As I have realized, it is getting quite close to the time of year when classes will be celebrating the fact that they graduated a long time ago and because of that, feel the need to celebrate. And for the Champion High School Class of 1999, it's our first, so we're doing it up right.

While I think the idea of a massive picnic/BBQ/all-day fun fest has won with most of our classmates, there is still a massive amount of planning to do. And because I've won the party planner award, I started the ball rolling with most daunting task of all: Collecting addresses.

First off, as some might remember from the last time I wrote about the impending reunion, I was looking for our class president. Good news. He's alive, well, a father and living in Newton Falls. Thanks to all involved in the search party.

Secondly, I would like to say that I'm spoiled by technology. Because I want to know how in the world people planned reunions without MySpace and Facebook. Granted, I have not located all the people in my graduating class, but it's made my life a heck of a lot easier. And to those who have responded to my hefty amounts of requests for your addresses, thank you. To those who have been ignoring me... send me your addresses! Don't make me stalk you.

But seriously, I think the Facebook and MySpace was invented for this purpose only. It's definitely not for 12-year old girls to take pictures of themselves in mirrors and post them with captions such as, "IDK? What do you think? PC4PC?" And for those of you not in the loop, loosely translated that means, "I don't know if I like this. What do you all think compared to the shots you've taken of yourselves in the bathroom mirror. You comment on my picture and I'll comment on yours." I can't believe I know that.

Let me be the first person to tell you how much of a help networking sites have been. There are approximately 160 grads in my class. In one week, I have gathered half of them. One quarter of the remaining are people I knew I would have trouble contacting and the other half are people that I either see everyday or people who REFUSE TO WRITE ME BACK!

And, just to throw this out there, if there are any relatives or parents of alumni from the CHS Class of '99 who happen to be reading this, maybe mention to them to send me their address. It would help. And that, my friends, is the power of the pen.

As I'm thinking about the reunion, I wonder who's going to come.
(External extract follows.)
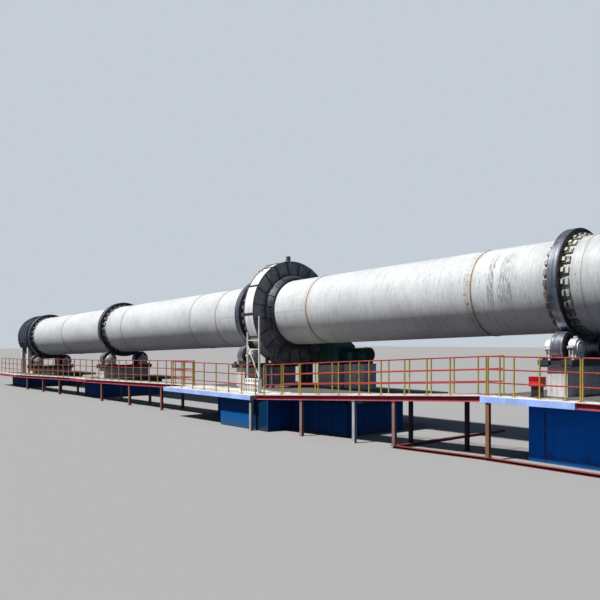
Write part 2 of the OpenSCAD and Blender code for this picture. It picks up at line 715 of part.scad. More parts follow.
cowl_r = shell_r + cowl_clear + cowl_depth;
discharge_x = tyre_1_at - tyre_w / 2 - cowl_gap - cowl_len;
feed_x = end_x + 50;
module discharge_cowl() {
    color([0.23, 0.26, 0.30]) on_axis() translate([discharge_x, 0, 0]) cowl_ring(cowl_len);
}
module feed_cowl() {
    color([0.23, 0.26, 0.30]) on_axis() translate([feed_x, 0, 0]) mirror([1, 0, 0]) cowl_ring(cowl_len);
}

// Stands with hollowed tops that the end cowls rest in
module cowl_stands() {
    half = 70;
    y = 700;
    spots = [[discharge_x + 230, deck_1_h], [discharge_x + cowl_len - 230, deck_1_h],
        [feed_x - cowl_len + 230, 0], [feed_x - 230, 0]];
    color([0.80, 0.80, 0.77]) for (e = spots, side = [-1, 1]) {
        top = axis_z(e[0]) - sqrt(pow(cowl_r, 2) - pow(y, 2));
        difference() {
            box([e[0] - half, e[0] + half], [side * y - half, side * y + half], [e[1], top + 100]);
            on_axis() translate([e[0], 0, 0]) rotate([0, 90, 0])
                cylinder(r = cowl_r + fit, h = 6 * half, center = true, $fn = 120);
        }
    }
}

// Courses of hollow blocks, the lowest one longer, under a light stand with rungs and one brace
module block_stack() {
    half = stand_half + 20;
    hole = [60, 2 * block_w, block_h - 36];
    color([0.86, 0.86, 0.84]) translate([stand_x, -stand_y, deck_3_h]) difference() {
        union() {
            translate([-half, -block_w / 2, 0]) cube([2 * half, block_w, 3 * block_h]);
            translate([-2 * half, -block_w / 2, 0]) cube([half + 10, block_w, block_h]);
        }
        for (c = [0:2], k = [0:c == 0 ? 7 : 4]) translate([half - 45 - k * 90, 0, (c + 0.5) * block_h])
            cube(hole, center = true);
    }
}
module access_stand() {
    low = deck_3_h + 3 * block_h + fit;
    w = stand_half;
    brace = [2 * w, 690];
    color([0.75, 0.75, 0.70]) translate([stand_x, -stand_y, low]) union() {
        translate([w - 14, -14, 0]) cube([28, 28, stand_tall]);
        translate([-w - 14, -14, 0]) cube([28, 28, stand_short]);
        for (z = [610, 800]) translate([-w, -8, z]) cube([2 * w, 16, 20]);
        translate([-w, -6, brace[1] + 15]) rotate([0, 90 + atan2(brace[1], brace[0]), 0])
            translate([-14, 0, 0]) cube([28, 12, norm(brace)]);
    }
}

module control_box() {
    x = 8060;
    y = -pier_half - 50;
    color(red) union() {
        box([x - 105, x + 105], [y - 60, y + 60], [deck_4_h + 160, deck_4_h + 300]);
        for (s = [-1, 1])
            box([x + s * 80 - 14, x + s * 80 + 14], [y - 14, y + 14], [deck_4_h + fit, deck_4_h + 170]);
    }
}

shell();
lining();
tyre(tyre_1_at);  // tyre_1
tyre(tyre_2_at);  // tyre_2
tyre(tyre_3_at);  // tyre_3
tyre(tyre_4_at);  // tyre_4
tyre_pads();
girth_gear();
gear_plates();
roller(0, -1);  // roller_1_near
roller(0, 1);  // roller_1_far
roller(1, -1);  // roller_2_near
roller(1, 1);  // roller_2_far
roller(2, -1);  // roller_3_near
roller(2, 1);  // roller_3_far
roller(3, -1);  // roller_4_near
roller(3, 1);  // roller_4_far
pinion();
pier_1();
pier_2();
pier_3();
pier_4();
platform_slabs();
roller_plinths();
roller_frames();
roller_bearings();
walkway_decks();
edge_beams();
walkway_columns();
ground_sills();
railing_1();
railing_2();
railing_3();
railing_4();
guard_rim();
guard_flank(-1);  // guard_flank_left
guard_flank(1);  // guard_flank_right
pinion_bearings();
gearbox();
drive_motor();
drive_base();
discharge_cowl();
feed_cowl();
cowl_stands();
access_stand();
block_stack();
control_box();
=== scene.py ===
import math

import bmesh
import bpy
from mathutils import Matrix, Vector


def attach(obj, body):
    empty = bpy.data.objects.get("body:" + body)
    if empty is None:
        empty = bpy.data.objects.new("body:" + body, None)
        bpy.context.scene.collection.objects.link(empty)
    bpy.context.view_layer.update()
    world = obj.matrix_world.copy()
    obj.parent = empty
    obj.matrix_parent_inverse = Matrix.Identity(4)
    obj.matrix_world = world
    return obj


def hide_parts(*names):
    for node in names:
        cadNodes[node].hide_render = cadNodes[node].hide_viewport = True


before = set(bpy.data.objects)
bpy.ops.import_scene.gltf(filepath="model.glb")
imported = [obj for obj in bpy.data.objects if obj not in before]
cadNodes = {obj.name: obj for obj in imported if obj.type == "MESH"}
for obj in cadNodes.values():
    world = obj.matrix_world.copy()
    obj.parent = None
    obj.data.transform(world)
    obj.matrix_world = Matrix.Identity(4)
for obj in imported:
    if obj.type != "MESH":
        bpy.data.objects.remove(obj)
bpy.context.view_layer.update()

print("frame loaded:", len(cadNodes), "nodes")

# the kiln's own line: where it runs and what sits on it (metres)
kilnLine = {"tilt": math.radians(1.81), "height": 2.429, "shellRadius": 0.75, "tyreRadius": 0.895,
            "tyres": [-14.25, -7.7, 0.035, 8.145], "tyreWidth": 0.168,
            "seams": {-11.2: 0.5, -6.4: 0.6, -2.35: 0.5, -1.1: 0.6, 2.4: 1.0, 6.6: 1.0, 8.525: 0.12},
            "gearAt": 0.95, "guardWidth": 0.33, "guardRadius": 1.2, "pinion": (0.8103, -0.96568),
            "rollerRadius": 0.25, "rollerOut": 0.5727, "rollerDown": -0.99195}
onAxis = Matrix.Translation((0, 0, kilnLine["height"])) @ Matrix.Rotation(-kilnLine["tilt"], 4, "Y")
bothSides = (("near", -1), ("far", 1))


# node helpers
def put(tree, kind, values=None, **props):
    made = tree.nodes.new(kind)
    for key, value in props.items():
        setattr(made, key, value)
    for key, value in (values or {}).items():
        if isinstance(value, bpy.types.NodeSocket):
            tree.links.new(value, made.inputs[key])
        else:
            made.inputs[key].default_value = value
    return made


def calc(tree, how, a, b=0.0, c=0.0):
    return put(tree, "ShaderNodeMath", {0: a, 1: b, 2: c}, operation=how).outputs[0]


def times(tree, first, *others):
    for other in others:
        first = calc(tree, "MULTIPLY", first, other)
    return first


def xyz(tree, x=0.0, y=0.0, z=0.0):
    return put(tree, "ShaderNodeCombineXYZ", {0: x, 1: y, 2: z}).outputs[0]


def axes(tree, vector):
    return put(tree, "ShaderNodeSeparateXYZ", {0: vector}).outputs


def apart(tree, a, b):
    return calc(tree, "ABSOLUTE", calc(tree, "SUBTRACT", a, b))


def fromAxis(tree, parts):
    squares = [times(tree, parts[axis], parts[axis]) for axis in ("Y", "Z")]
    return calc(tree, "SQRT", calc(tree, "ADD", *squares))


def mixColor(tree, factor, a, b, how="MIX"):
    return put(tree, "ShaderNodeMix", {0: factor, 6: a, 7: b}, data_type="RGBA", blend_type=how).outputs[2]


def shade(tree, color, gain):
    return mixColor(tree, 1.0, color, gain, "MULTIPLY")


def rgb(color, gain=1.0):
    return tuple(c * gain for c in color) + (1.0,)


def twoTone(tree, factor, color, low, high):
    # one colour, from its low gain to its high one
    return mixColor(tree, factor, rgb(color, low), rgb(color, high))


def remap(tree, value, low, high, start=0.0, end=1.0):
    return put(tree, "ShaderNodeMapRange", {0: value, 1: low, 2: high, 3: start, 4: end},
               interpolation_type="SMOOTHSTEP").outputs[0]


def stretch(tree, vector, size):
    return put(tree, "ShaderNodeVectorMath", {0: vector, 1: size}, operation="MULTIPLY").outputs[0]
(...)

I wonder who is married, has kids, about to be married or not married anymore. I wonder if any old high school flames will rekindle or if any fights that started 10 years ago are still brewing. Because let's be honest, sometimes high school drama never dies.

And I wonder if we'll pick right back where we left off. Which, if I do remember, was in a driveway all sitting on tailgates of trucks talking about the future. Knowing us, it'll be strangely similar.